--- begin ---
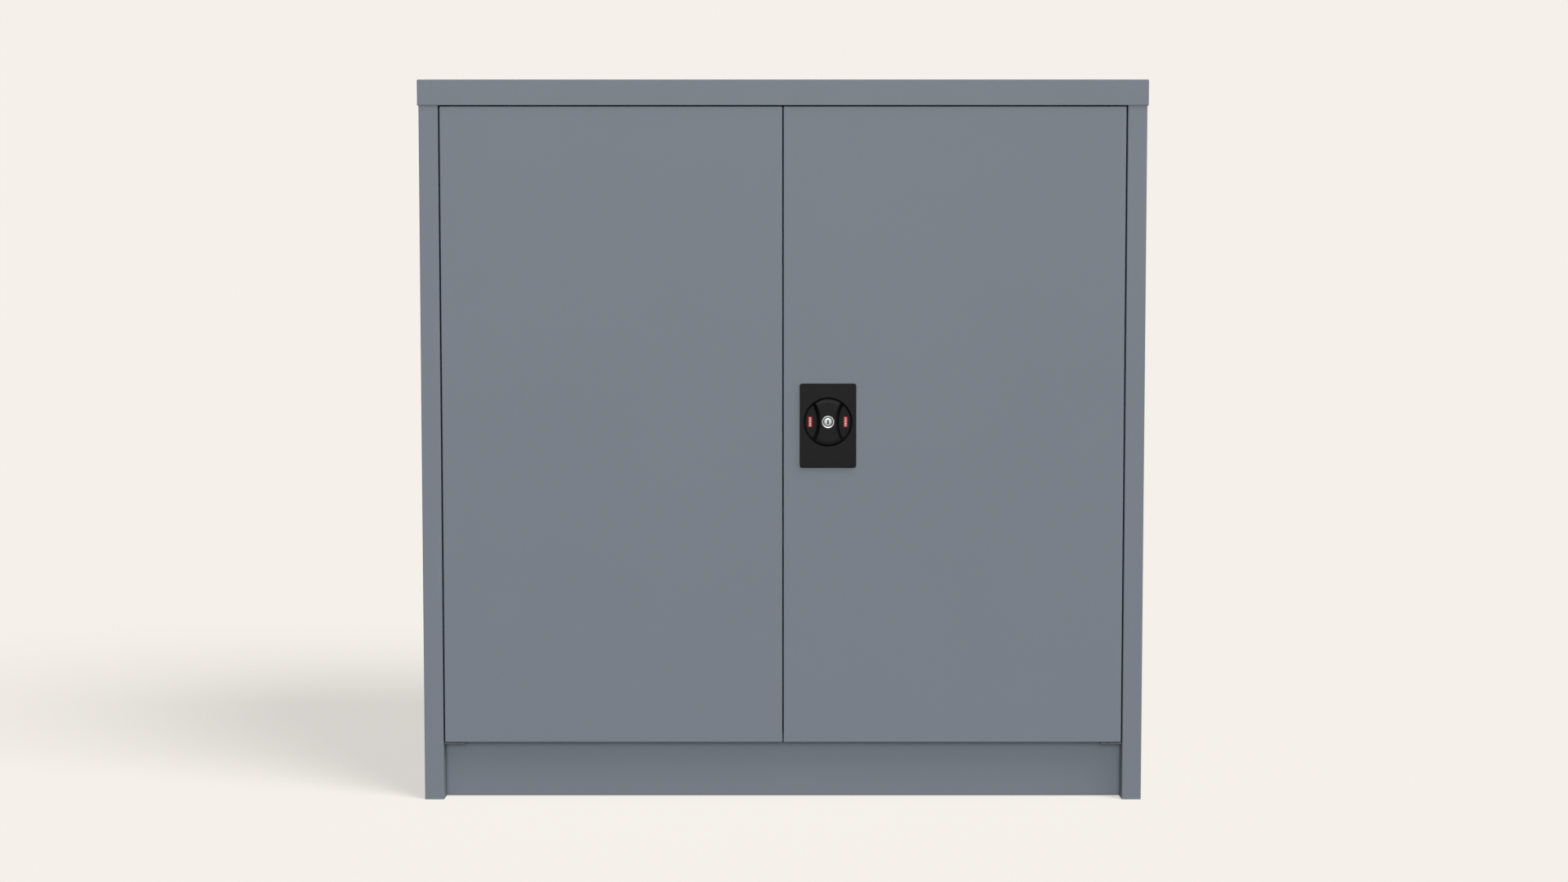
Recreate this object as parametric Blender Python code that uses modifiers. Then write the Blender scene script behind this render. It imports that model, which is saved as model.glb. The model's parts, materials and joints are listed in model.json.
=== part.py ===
"""Low two-door steel storage cupboard with a turn-dial lock, two shelves and levelling feet.

Frame: X runs to the right as seen from the front, +Z is up, and the doors face -Y.
The origin is on the floor, in the middle of the whole outline.
All lengths are in metres.
"""

import math

import bmesh
import bpy

# Carcass
CAP_WIDTH = 0.900
CAP_DEPTH = 0.450
CABINET_HEIGHT = 0.895
CAP_HEIGHT = 0.0315
CAP_OVERHANG = 0.0015
SHEET = 0.0009
BEND_RADIUS = 0.0015
SEAT_GAP = 0.0003
CUT_OVERRUN = 0.010

# Side panels
POST_WIDTH = 0.024
POST_DEPTH = 0.030
REAR_FLANGE = 0.020

# Back panel and its two pressed ribs
BACK_FOOT_GAP = 0.002
RIB_WIDTH = 0.040
RIB_HEIGHT = 0.003
RIB_SLOPE = 0.006
RIB_SPACING = 0.300

# Plinth, floor and the rail that the doors close against
PLINTH_RECESS = 0.0185
PLINTH_FOOT_GAP = 0.001
PLINTH_LIP = 0.012
PLINTH_TOP_FLANGE = 0.015
FLOOR_DROP = 0.022
FLOOR_BACK_GAP = 0.003
STOP_CLEARANCE = 0.0018
STOP_RAIL_HEIGHT = 0.0096
STOP_RAIL_FOOT = 0.018
STOP_END_SETBACK = 0.026

# Header rail above the doors
HEADER_FRONT_FLANGE = 0.018
HEADER_LIP = 0.0106
HEADER_GAP = 0.0002

# Doors
DOOR_BOTTOM = 0.0722
DOOR_THICKNESS = 0.018
DOOR_TOP_GAP = 0.0014
DOOR_SIDE_GAP = 0.0017
DOOR_MIDDLE_GAP = 0.0014
DOOR_FLOOR_GAP = 0.0017
DOOR_FLANGE = 0.020
STIFFENER_WIDTH = 0.060
STIFFENER_DEPTH = 0.014
STIFFENER_FOOT = 0.014
STIFFENER_END_GAP = 0.032

# Pivot hinges at the doors' outer corners
PIVOT_FROM_EDGE = 0.016
PIVOT_FROM_FRONT = 0.008
PIVOT_RADIUS = 0.003
PIVOT_CLEARANCE = 0.0003
PIVOT_REACH = 0.006
PIVOT_HEAD_RADIUS = 0.0055
PIVOT_HEAD_HEIGHT = 0.0015
WASHER_RADIUS = 0.006
WASHER_THICKNESS = 0.0006
BRACKET_THICKNESS = 0.0016
BRACKET_MARGIN = 0.0045
BRACKET_LENGTH = 0.026

# Rubber buffers on the stops
BUFFER_RADIUS = 0.0035
BUFFER_THICKNESS = 0.0012
BUFFER_FROM_MIDDLE = 0.110

# Shelf uprights
UPRIGHT_WIDTH = 0.026
UPRIGHT_DEPTH = 0.007
UPRIGHT_FOOT = 0.008
UPRIGHT_FRONT_INSET = 0.075
UPRIGHT_REAR_INSET = 0.060
UPRIGHT_END_GAP = 0.020
SLOT_WIDTH = 0.012
SLOT_HEIGHT = 0.0035
SLOT_PITCH = 0.032
FIRST_SLOT = 0.060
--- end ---
§ What is needed
Set down, exactly as written, each line of the data from its opening line through the one containing "and levelling feet.". Output nothing more.

§ Result
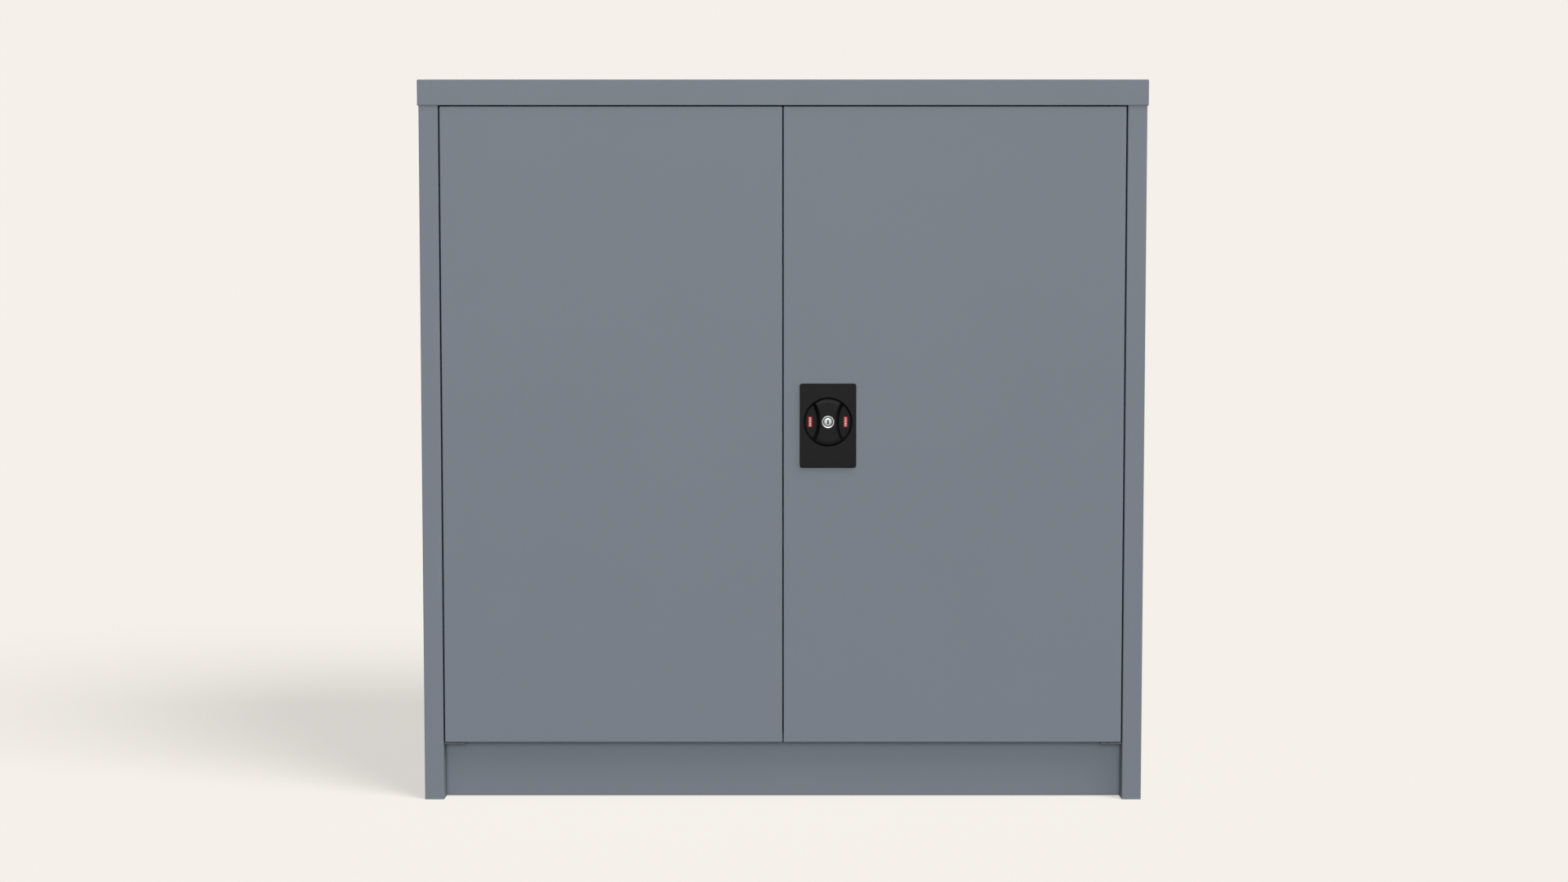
Recreate this object as parametric Blender Python code that uses modifiers. Then write the Blender scene script behind this render. It imports that model, which is saved as model.glb. The model's parts, materials and joints are listed in model.json.
=== part.py ===
"""Low two-door steel storage cupboard with a turn-dial lock, two shelves and levelling feet.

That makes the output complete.